WGA is only one of the more generally visible measures Microsoft is taking. It has come after businesses such as Ernie Ball, the world’s leading maker of “premium guitar strings”, with guilty-until-proven-innocent licensing compliance audits that can cost a company exhorbitant sums even if they ultimately turn out to be in compliance. Sterling Ball, the CEO, made the decision that Ernie Ball would never use another Microsoft product, ever. It has worked out splendidly: day to day operating costs were cut, the migration was relatively cheap and easy (many company-wide migrations to a new Windows version are far more onerous), and there are no more licensing issues to gum up the works. Not everyone is so lucky, however. Often, victims of Microsoft’s go-to-court approach to customer service risk going out of business entirely, unable to comply even with the audit, let alone licensing demands, within the limits of their budgets — including an Australian charity organization trying to help kids learn, as mentioned in this article about Microsoft strong-arming Oregonian schools that haven’t done anything wrong.

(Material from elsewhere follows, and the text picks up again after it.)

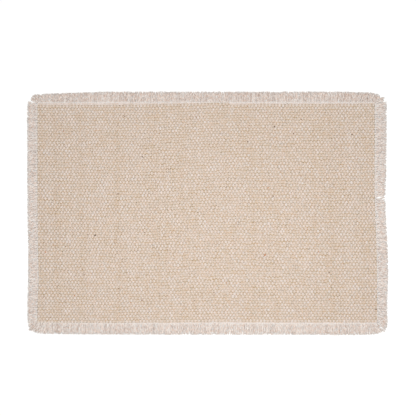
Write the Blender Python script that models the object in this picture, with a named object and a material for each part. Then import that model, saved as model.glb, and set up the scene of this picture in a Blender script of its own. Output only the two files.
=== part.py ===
"""Fabric placemat: a flat, coarse cotton weave whose four edges are ravelled into short fringes.

Units are metres with +Z up. The mat lies on the plane z = 0, its long side runs along X, and the
origin is under the middle of its bounding box. The cloth is one flat sheet. The warp yarns run
along Y and end in the back and front fringes, the weft yarns run along X and end in the left and
right fringes, and each fringe is one comb with a tooth for every tuft of yarn ends.
"""

import math
import random
from collections import namedtuple

import bmesh
import bpy
from mathutils import Vector

MM = 0.001

# Driving sizes
MAT_LENGTH = 480.0 * MM  # along X, from strand tips to strand tips
MAT_WIDTH = 323.5 * MM  # along Y, from strand tips to strand tips
CLOTH_THICKNESS = 2.8 * MM  # two warp yarns with a weft yarn between them
RIM_ROUNDING = 0.4 * MM  # the soft edge of the cloth, above and below
SEAT_GAP = 0.3 * MM  # between the cloth and each fringe

# Yarn spacing
WARP_PITCH = 2.26 * MM
WEFT_PITCH = 3.56 * MM
WARPS_PER_TUFT = 2
WEFTS_PER_TUFT = 1

# Fringe section
FRINGE_ROOT_THICKNESS = 2.2 * MM
FRINGE_TIP_THICKNESS = 1.2 * MM
ROOT_BAND = 3.0 * MM  # how far the tufts still lie close together
TUFT_GAP_AT_ROOT = 0.4 * MM
TUFT_GAP_AT_TIP = 1.2 * MM
RAGGED = 0.035  # how much a strand's length varies, as a share of it
CORNER_MARGIN = 0.3 * MM  # from the cloth's corner to the first tuft
LOST_TUFT = 18.2 * MM  # where along the right side a weft yarn's end has broken off
SEED = 41

COTTON_CLOTH = "#D6C3B3"
COTTON_STRANDS = "#DACCC4"
COTTON_ROUGHNESS = 0.92

# A station on one side of the mat, in millimetres and degrees: `along` is X on the back and front
# and Y on the left and right, `edge` is how far the cloth's edge is from the mat's centre line,
# `strand` is how long the fringe is there, and `lean` is its slant, positive towards +along.
# The first and last stations of a side are the cloth's corners, where the fringe fans out.
Station = namedtuple("Station", "along edge strand lean")

BACK = (
    Station(-224.5, 145.3, 11.2, -65),
    Station(-222.8, 145.3, 14.0, -50),
    Station(-219.5, 145.3, 14.2, -32),
    Station(-213.0, 145.1, 13.2, -14),
    Station(-208.0, 145.0, 13.3, -7),
    Station(-187.0, 144.8, 14.2, 0),
    Station(-139.0, 145.2, 15.5, 2),
    Station(-20.0, 145.5, 15.3, 0),
    Station(83.0, 145.2, 15.6, -2),
    Station(163.0, 144.9, 16.1, 6),
    Station(197.0, 145.2, 15.5, 15),
    Station(213.0, 145.4, 15.2, 18),
    Station(219.0, 145.4, 14.2, 30),
    Station(222.0, 145.4, 13.4, 62),
)
FRONT = (
    Station(-224.7, 145.0, 15.8, -45),
    Station(-220.0, 145.0, 15.8, -24),
    Station(-212.0, 145.0, 15.9, -9),
    Station(-150.0, 145.3, 15.8, 0),
    Station(-60.0, 145.6, 16.1, 4),
    Station(20.0, 145.2, 16.4, -3),
    Station(110.0, 145.8, 15.9, 2),
    Station(170.0, 146.0, 16.0, 0),
    Station(212.0, 145.9, 16.0, 8),
    Station(220.0, 145.7, 15.8, 20),
    Station(225.3, 145.6, 15.7, 36),
)
LEFT = (
    Station(-145.0, 224.7, 15.4, -41),
    Station(-141.0, 224.7, 14.5, -28),
    Station(-134.0, 224.7, 14.2, -13),
    Station(-118.0, 224.5, 14.0, 0),
    Station(-86.0, 222.9, 14.7, 2),
    Station(-43.0, 223.9, 13.4, -6),
    Station(6.0, 224.5, 15.0, -24),
    Station(40.0, 224.5, 14.2, -8),
    Station(100.0, 224.5, 14.2, 0),
    Station(145.3, 224.5, 14.4, 5),
)
RIGHT = (
    Station(-145.6, 225.3, 17.4, -42),
    Station(-143.0, 225.3, 17.2, -36),
    Station(-139.0, 225.3, 16.4, -28),
    Station(-134.0, 225.3, 14.9, -14),
    Station(-118.0, 225.3, 14.1, 0),
    Station(-86.0, 225.3, 14.4, 3),
    Station(-50.0, 224.6, 14.6, -3),
    Station(-12.0, 223.1, 13.9, 0),
    Station(20.0, 222.0, 13.9, 7),
    Station(50.0, 222.0, 15.2, -4),
    Station(118.0, 222.0, 15.6, 2),
    Station(145.4, 222.0, 15.8, 5),
)

WARP_TUFT = WARP_PITCH * WARPS_PER_TUFT
WEFT_TUFT = WEFT_PITCH * WEFTS_PER_TUFT

# A side of the mat: `out` points away from the cloth, `reach` is how far its longest strand gets
# from the centre, `tuft` is the spacing of its tufts and `missing` says where a tuft has been lost.
Side = namedtuple("Side", "name stations along out reach tuft missing")

SIDES = (
    Side("fringe_back", BACK, (1, 0), (0, 1), MAT_WIDTH / 2, WARP_TUFT, ()),
    Side("fringe_front", FRONT, (1, 0), (0, -1), MAT_WIDTH / 2, WARP_TUFT, ()),
    Side("fringe_left", LEFT, (0, 1), (-1, 0), MAT_LENGTH / 2, WEFT_TUFT, ()),
    Side("fringe_right", RIGHT, (0, 1), (1, 0), MAT_LENGTH / 2, WEFT_TUFT, (LOST_TUFT,)),
)


def between(stations, column, along):
    """The value of one column of a side's stations at a place along it, in the table's units."""
    place = along / MM
    for near, far in zip(stations, stations[1:]):
        if place <= far.along or far is stations[-1]:
            share = (place - near.along) / (far.along - near.along)
            return getattr(near, column) + share * (getattr(far, column) - getattr(near, column))


def on_mat(side, along, outward):
    """The point of the mat that is `along` a side and `outward` from the centre line."""
    return Vector(side.along) * along + Vector(side.out) * outward


def edge_point(side, along, gap=0.0):
    """A point on the cloth's edge, or a gap outside it."""
    return on_mat(side, along, between(side.stations, "edge", along) * MM + gap)


def strand_point(side, along, share):
    """The point that is a share of the way out along the strand that leaves the cloth at `along`."""
    length = between(side.stations, "strand", along) * MM * share
    lean = math.radians(between(side.stations, "lean", along))
    root = edge_point(side, along, SEAT_GAP)
    return root + on_mat(side, length * math.sin(lean), length * math.cos(lean))


def tuft_centres(side):
    """Evenly spaced tufts between the cloth's corners, and their exact spacing."""
    first = side.stations[0].along * MM + CORNER_MARGIN
    last = side.stations[-1].along * MM - CORNER_MARGIN
    count = round((last - first) / side.tuft)
    pitch = (last - first) / count
    return [first + pitch * (number + 0.5) for number in range(count)], pitch


def place(vertex, side, along, share):
    """Puts a vertex on the upper side of the fringe, which comes down towards the strand tips."""
    vertex.co.xy = strand_point(side, along, share)
    vertex.co.z = FRINGE_ROOT_THICKNESS + share * (FRINGE_TIP_THICKNESS - FRINGE_ROOT_THICKNESS)


def root_band(sheet, side, centres, pitch):
    """The strip along the cloth where the tufts lie close together: a face for each tuft and a
    narrow one between each two. Returns the outer left and right vertex of every tuft."""
    bmesh.ops.create_grid(sheet, x_segments=2 * len(centres) - 1, y_segments=1, size=1)
    in_rows = sorted(sheet.verts, key=lambda vertex: (vertex.co.y > 0, vertex.co.x))
    inner, outer = in_rows[: len(in_rows) // 2], in_rows[len(in_rows) // 2 :]
    beside = (pitch - TUFT_GAP_AT_ROOT) / 2
    for column, vertex in enumerate(inner):
        along = centres[column // 2] + (beside if column % 2 else -beside)
        share = ROOT_BAND / (between(side.stations, "strand", along) * MM)
        place(vertex, side, along, 0.0)
        place(outer[column], side, along, share)
    return list(zip(outer[::2], outer[1::2]))


def grow_tuft(sheet, side, corners, centre, pitch, chance):
    """Extrudes a tuft's outer edge to its ragged tips, and returns the two tip vertices."""
    edge = sheet.edges.get(corners)
    grown = bmesh.ops.extrude_edge_only(sheet, edges=[edge])["geom"]
    tips = [part for part in grown if isinstance(part, bmesh.types.BMVert)]
    tips.sort(key=lambda vertex: vertex.co.xy.dot(Vector(side.along)))
    beside = (pitch - TUFT_GAP_AT_TIP) / 2
    for tip, along in zip(tips, (centre - beside, centre + beside)):
        place(tip, side, along, 1 + chance.uniform(-RAGGED, RAGGED))
    return tips


def close_underneath(sheet):
    """Turns the upper side into a solid that lies flat on z = 0."""
    lowered = bmesh.ops.extrude_face_region(sheet, geom=sheet.faces[:])["geom"]
    for part in lowered:
        if isinstance(part, bmesh.types.BMVert):
            part.co.z = 0.0
    bmesh.ops.recalc_face_normals(sheet, faces=sheet.faces[:])


def comb(side, chance):
    """One fringe. Its longest strand sets the size of the mat, so all its tips move out together
    until it does."""
    sheet = bmesh.new()
    centres, pitch = tuft_centres(side)
    lost = {min(centres, key=lambda centre: abs(centre - where)) for where in side.missing}
    tips = []
    for corners, centre in zip(root_band(sheet, side, centres, pitch), centres):
        if centre not in lost:
            tips += grow_tuft(sheet, side, corners, centre, pitch, chance)
    out = Vector(side.out)
    short_of_size = side.reach - max(tip.co.xy.dot(out) for tip in tips)
    for tip in tips:
        tip.co.xy += out * short_of_size
    close_underneath(sheet)
    mesh = bpy.data.meshes.new(side.name)
    sheet.to_mesh(mesh)
    sheet.free()
    return mesh


def cloth_outline():
    """Once round the cloth: the back and front rows hold its corners."""
    back, front, left, right = SIDES
    outline = [edge_point(back, station.along * MM) for station in back.stations]
    outline += [edge_point(right, station.along * MM) for station in reversed(right.stations[1:-1])]
    outline += [edge_point(front, station.along * MM) for station in reversed(front.stations)]
    outline += [edge_point(left, station.along * MM) for station in left.stations[1:-1]]
    return outline


def linear(hex_colour):
    """A colour written as in a picture, as the linear values that a shader takes."""
    channels = [int(hex_colour[start : start + 2], 16) / 255 for start in (1, 3, 5)]
    return [c / 12.92 if c <= 0.04045 else ((c + 0.055) / 1.055) ** 2.4 for c in channels] + [1.0]


def cotton(name, hex_colour):
    """Undyed cotton yarn: matt all over."""
    material = bpy.data.materials.new(name)
    material.use_nodes = True
    shader = material.node_tree.nodes["Principled BSDF"]
    shader.inputs["Base Color"].default_value = linear(hex_colour)
    shader.inputs["Roughness"].default_value = COTTON_ROUGHNESS
    shader.inputs["Metallic"].default_value = 0.0
    return material


def flat_cloth(name, outline):
    """A sheet of this outline with softly rounded rims, centred on its own thickness."""
    curve = bpy.data.curves.new(name, "CURVE")
    curve.dimensions = "2D"
    curve.fill_mode = "BOTH"
    curve.extrude = CLOTH_THICKNESS / 2 - RIM_ROUNDING
    curve.bevel_depth = RIM_ROUNDING
    curve.bevel_resolution = 0
    curve.offset = -RIM_ROUNDING
    spline = curve.splines.new("POLY")
    spline.points.add(len(outline) - 1)
    for point, corner in zip(spline.points, outline):
        point.co = (corner.x, corner.y, 0, 1)
    spline.use_cyclic_u = True
    return curve


def add_piece(name, data, material, collection, parent):
    piece = bpy.data.objects.new(name, data)
    piece.parent = parent
    data.materials.append(material)
    collection.objects.link(piece)
    return piece


def build():
    for leftover in list(bpy.data.objects):
        bpy.data.objects.remove(leftover)
    collection = bpy.data.collections.new("fabric_placemat")
    bpy.context.scene.collection.children.link(collection)
    mat = bpy.data.objects.new("placemat", None)
    collection.objects.link(mat)

    woven = cotton("woven cotton", COTTON_CLOTH)
    cloth = add_piece("cloth", flat_cloth("cloth", cloth_outline()), woven, collection, mat)
    cloth.location.z = CLOTH_THICKNESS / 2

    chance = random.Random(SEED)
    for side in SIDES:
        ravelled = cotton("ravelled cotton, " + side.name, COTTON_STRANDS)
        add_piece(side.name, comb(side, chance), ravelled, collection, mat)


build()
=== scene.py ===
"""Fabric placemat: the looks of a flat mat of coarse undyed cotton, woven of thick warp and weft yarns
and ravelled on all four sides into a short fringe.

Units are metres with +Z up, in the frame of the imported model. The mat lies on z = 0, its warp yarns
run along Y and its weft yarns along X. Every yarn, ply and stitch is modelled as a straight closed
tube, repeated side by side, and each tube is then laid along a route of its own.
"""

import math
from collections import namedtuple
from itertools import product

import bpy
import numpy as np
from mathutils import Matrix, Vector


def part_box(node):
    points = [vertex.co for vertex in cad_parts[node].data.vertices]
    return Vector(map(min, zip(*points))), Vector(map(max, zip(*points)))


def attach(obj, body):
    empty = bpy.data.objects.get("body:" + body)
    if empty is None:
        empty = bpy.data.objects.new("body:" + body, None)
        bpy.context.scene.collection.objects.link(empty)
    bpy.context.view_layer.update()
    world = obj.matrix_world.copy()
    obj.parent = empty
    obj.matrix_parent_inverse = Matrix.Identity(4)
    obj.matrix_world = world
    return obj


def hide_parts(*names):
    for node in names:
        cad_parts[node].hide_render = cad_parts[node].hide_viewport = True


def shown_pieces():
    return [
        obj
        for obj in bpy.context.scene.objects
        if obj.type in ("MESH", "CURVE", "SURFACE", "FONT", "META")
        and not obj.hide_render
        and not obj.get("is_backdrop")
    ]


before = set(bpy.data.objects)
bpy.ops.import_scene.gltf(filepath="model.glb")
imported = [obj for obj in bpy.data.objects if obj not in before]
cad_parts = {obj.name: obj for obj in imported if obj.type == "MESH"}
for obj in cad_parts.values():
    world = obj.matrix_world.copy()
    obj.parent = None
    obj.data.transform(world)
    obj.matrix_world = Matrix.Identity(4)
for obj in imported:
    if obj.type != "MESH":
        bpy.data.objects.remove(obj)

bl_info = {
    "name": "Fabric placemat",
    "version": (1, 0, 0),
    "blender": (4, 5, 0),
    "location": "3D View > Sidebar > Placemat",
    "description": "Weaves a ravelled cotton placemat yarn by yarn on the packed model",
    "category": "Object",
}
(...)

All of this really should be something of a wake-up call to all those Microsoft advocates that were complaining about the (mythical) likelihood of Linux users getting sued over copyright infringement in the Linux kernel — a bogeyman that was given grotesque, counterfeit life during the early stages of SCO‘s litigative attempts to stay financially afloat by profiting off others’ misery after discovering its legitimate business interests aren’t so profitable. The chances of getting smeared in court by Microsoft for making the mistake of being one of its customers (even indirectly) are thus far proven to be far greater than those of attracting any copyright or patent infringement suits for using open source software.
On the other hand, there’s the title of this entry. Richard Stallman’s Free Software Foundation has begun trying to impose rules for what sort of software you’re allowed to write with the development of its upcoming v3 of the GNU General Public License, more commonly known as the GPL. Draft versions of the new GPL “improve” upon previous implementations of the FSF’s IP policy by prohibiting DRM software — which, while odious and problematic, is a programmer’s mistake to make, and shouldn’t in my opinion be excluded from potential inclusion by open source projects. Worse yet, the FSF has started taking cues from Microsoft, and is issuing threats of litigation to small open source projects who are unlikely to be able to comply with overly strict three-year source code support clauses in the GPL (even in v2, though v3 becomes even more heavy a burden in this regard). I, for one, am highly unlikely to start producing my own Linux distribution any time soon, for fear that I might inadvertently find myself in noncompliance without the means of correcting the problem — especially considering that one must not only provide source code, but also for three years maintain the ability to provide source code for the previously released version of the software that is being distributed. Simply providing the source for the now-current version, or pointing enquirers after the source at upstream providers, isn’t good enough for the FSF any longer.
Linux, and GPLed software in general, is in danger of being priced out of the range of grass-roots support and development. Without a strong, powerful organization of some kind that is able to employ lawyers and maintain extensive software archives and high-availability servers and legions of archive maintainers, many Linux distributions risk becoming impossible to maintain. Expect, in the years ahead, to see a bunch of distributions (and even small-package software maintainers) to get frozen at the current version with source code provided on some low-bandwidth server for the next three years, after which the maintainers will cease supporting it.
This is the sort of problem that prompted me to create the Open Works License: it’s intended to address issues of legal restrictions that one sees with overzealous licenses such as the GPL. The venerable (though updated) BSD license, used unsurprisingly by the various *BSD operating systems (most famously FreeBSD, NetBSD, and OpenBSD), provides the sort of freedom of use and distribution that is needed. (note: this paragraph has been edited to reflect some changes in circumstances)
In any case, with the appearance of the FSF’s recent zealousness in this regard, I’m taking another hard look at the advisability of shifting my efforts from Debian GNU/Linux to some flavor(s) of *BSD.